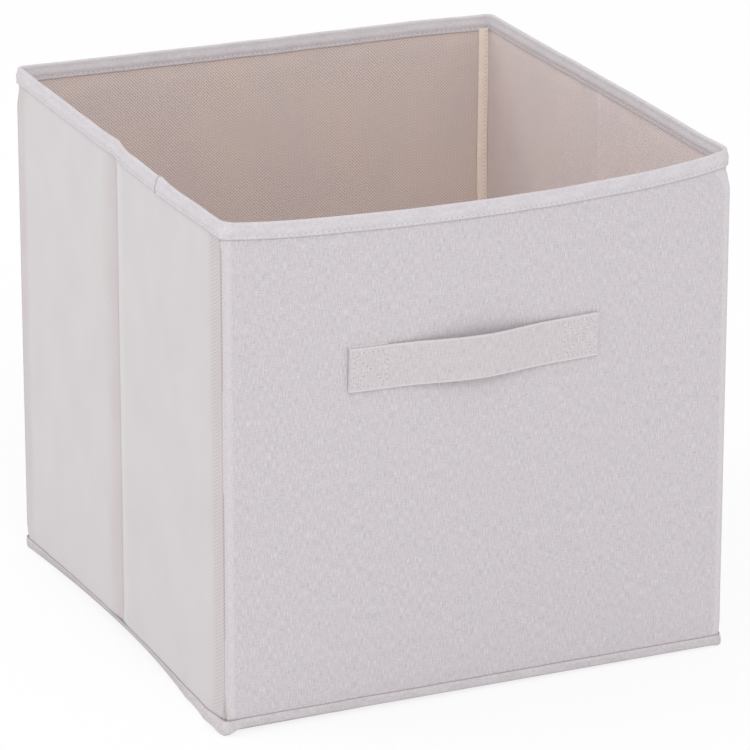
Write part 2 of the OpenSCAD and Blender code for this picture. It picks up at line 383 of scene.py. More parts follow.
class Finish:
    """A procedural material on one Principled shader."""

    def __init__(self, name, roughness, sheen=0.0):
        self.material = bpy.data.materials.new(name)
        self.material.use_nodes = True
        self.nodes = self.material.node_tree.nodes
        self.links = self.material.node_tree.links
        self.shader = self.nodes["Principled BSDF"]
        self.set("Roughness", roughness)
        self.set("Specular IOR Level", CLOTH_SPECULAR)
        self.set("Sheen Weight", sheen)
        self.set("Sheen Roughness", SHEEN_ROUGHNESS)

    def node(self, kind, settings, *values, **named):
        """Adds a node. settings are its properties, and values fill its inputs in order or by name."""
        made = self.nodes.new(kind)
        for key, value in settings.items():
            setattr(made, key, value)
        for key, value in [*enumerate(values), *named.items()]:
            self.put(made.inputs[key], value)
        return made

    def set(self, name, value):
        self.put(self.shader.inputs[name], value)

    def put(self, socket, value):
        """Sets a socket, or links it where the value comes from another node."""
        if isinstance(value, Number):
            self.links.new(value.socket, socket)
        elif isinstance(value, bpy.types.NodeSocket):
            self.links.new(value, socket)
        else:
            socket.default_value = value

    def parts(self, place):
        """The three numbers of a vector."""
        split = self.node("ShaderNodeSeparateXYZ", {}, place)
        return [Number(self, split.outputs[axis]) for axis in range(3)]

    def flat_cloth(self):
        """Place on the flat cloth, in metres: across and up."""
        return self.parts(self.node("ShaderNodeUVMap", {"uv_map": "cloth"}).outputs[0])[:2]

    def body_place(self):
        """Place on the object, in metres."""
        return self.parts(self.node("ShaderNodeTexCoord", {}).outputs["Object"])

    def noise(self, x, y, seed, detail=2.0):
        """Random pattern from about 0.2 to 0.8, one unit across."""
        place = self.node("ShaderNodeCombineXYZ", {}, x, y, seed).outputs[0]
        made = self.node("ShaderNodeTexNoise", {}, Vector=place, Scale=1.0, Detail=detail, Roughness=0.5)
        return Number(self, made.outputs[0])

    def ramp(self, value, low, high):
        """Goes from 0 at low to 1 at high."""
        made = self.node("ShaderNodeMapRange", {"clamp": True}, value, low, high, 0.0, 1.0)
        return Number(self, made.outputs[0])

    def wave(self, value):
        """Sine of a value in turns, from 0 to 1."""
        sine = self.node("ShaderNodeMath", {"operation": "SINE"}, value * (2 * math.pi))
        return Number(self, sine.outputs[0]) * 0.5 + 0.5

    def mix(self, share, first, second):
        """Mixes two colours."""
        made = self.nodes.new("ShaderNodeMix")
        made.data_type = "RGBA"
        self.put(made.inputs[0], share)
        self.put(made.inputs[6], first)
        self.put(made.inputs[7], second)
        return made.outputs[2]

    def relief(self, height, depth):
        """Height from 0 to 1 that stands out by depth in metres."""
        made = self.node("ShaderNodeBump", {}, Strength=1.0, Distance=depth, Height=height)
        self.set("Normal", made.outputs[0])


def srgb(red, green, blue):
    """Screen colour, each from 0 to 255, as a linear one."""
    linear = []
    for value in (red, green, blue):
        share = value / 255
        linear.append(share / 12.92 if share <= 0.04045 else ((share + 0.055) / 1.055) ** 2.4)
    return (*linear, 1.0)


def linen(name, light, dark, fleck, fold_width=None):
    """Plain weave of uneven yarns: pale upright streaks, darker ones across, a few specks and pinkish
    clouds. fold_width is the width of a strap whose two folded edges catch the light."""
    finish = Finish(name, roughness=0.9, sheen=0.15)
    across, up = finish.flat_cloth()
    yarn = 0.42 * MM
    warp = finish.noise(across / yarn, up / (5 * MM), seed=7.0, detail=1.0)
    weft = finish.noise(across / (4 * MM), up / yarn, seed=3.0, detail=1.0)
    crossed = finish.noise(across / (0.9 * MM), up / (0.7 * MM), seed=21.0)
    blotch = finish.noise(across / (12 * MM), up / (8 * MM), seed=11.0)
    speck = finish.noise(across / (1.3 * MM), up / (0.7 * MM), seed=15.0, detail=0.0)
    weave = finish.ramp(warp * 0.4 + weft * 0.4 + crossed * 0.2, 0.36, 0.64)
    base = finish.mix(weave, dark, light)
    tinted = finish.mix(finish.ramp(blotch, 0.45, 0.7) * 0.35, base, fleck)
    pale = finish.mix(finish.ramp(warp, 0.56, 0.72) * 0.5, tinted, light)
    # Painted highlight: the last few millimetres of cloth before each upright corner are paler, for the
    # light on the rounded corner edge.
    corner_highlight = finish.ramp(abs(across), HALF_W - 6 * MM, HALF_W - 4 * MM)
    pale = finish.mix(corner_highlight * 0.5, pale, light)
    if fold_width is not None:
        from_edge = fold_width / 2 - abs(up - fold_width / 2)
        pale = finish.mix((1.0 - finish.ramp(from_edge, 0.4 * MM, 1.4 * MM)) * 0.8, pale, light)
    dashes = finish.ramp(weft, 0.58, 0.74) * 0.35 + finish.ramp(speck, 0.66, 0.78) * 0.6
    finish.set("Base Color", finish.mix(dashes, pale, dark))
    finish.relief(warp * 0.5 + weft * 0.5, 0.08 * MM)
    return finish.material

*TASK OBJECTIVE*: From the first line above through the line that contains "self.put(self.shader.inputs[name], value)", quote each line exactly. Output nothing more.

*SOLUTION*:
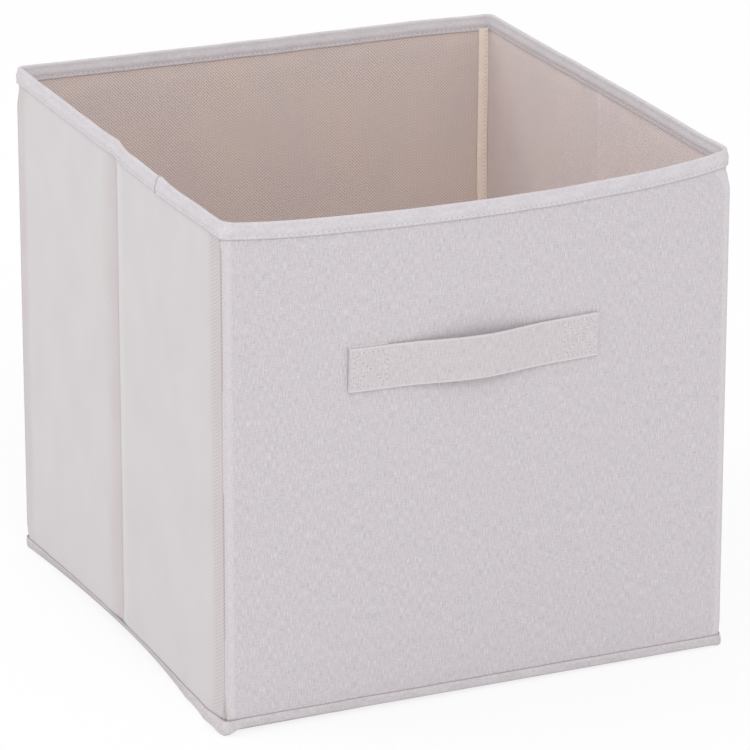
Write part 2 of the OpenSCAD and Blender code for this picture. It picks up at line 383 of scene.py. More parts follow.
class Finish:
    """A procedural material on one Principled shader."""

    def __init__(self, name, roughness, sheen=0.0):
        self.material = bpy.data.materials.new(name)
        self.material.use_nodes = True
        self.nodes = self.material.node_tree.nodes
        self.links = self.material.node_tree.links
        self.shader = self.nodes["Principled BSDF"]
        self.set("Roughness", roughness)
        self.set("Specular IOR Level", CLOTH_SPECULAR)
        self.set("Sheen Weight", sheen)
        self.set("Sheen Roughness", SHEEN_ROUGHNESS)

    def node(self, kind, settings, *values, **named):
        """Adds a node. settings are its properties, and values fill its inputs in order or by name."""
        made = self.nodes.new(kind)
        for key, value in settings.items():
            setattr(made, key, value)
        for key, value in [*enumerate(values), *named.items()]:
            self.put(made.inputs[key], value)
        return made

    def set(self, name, value):
        self.put(self.shader.inputs[name], value)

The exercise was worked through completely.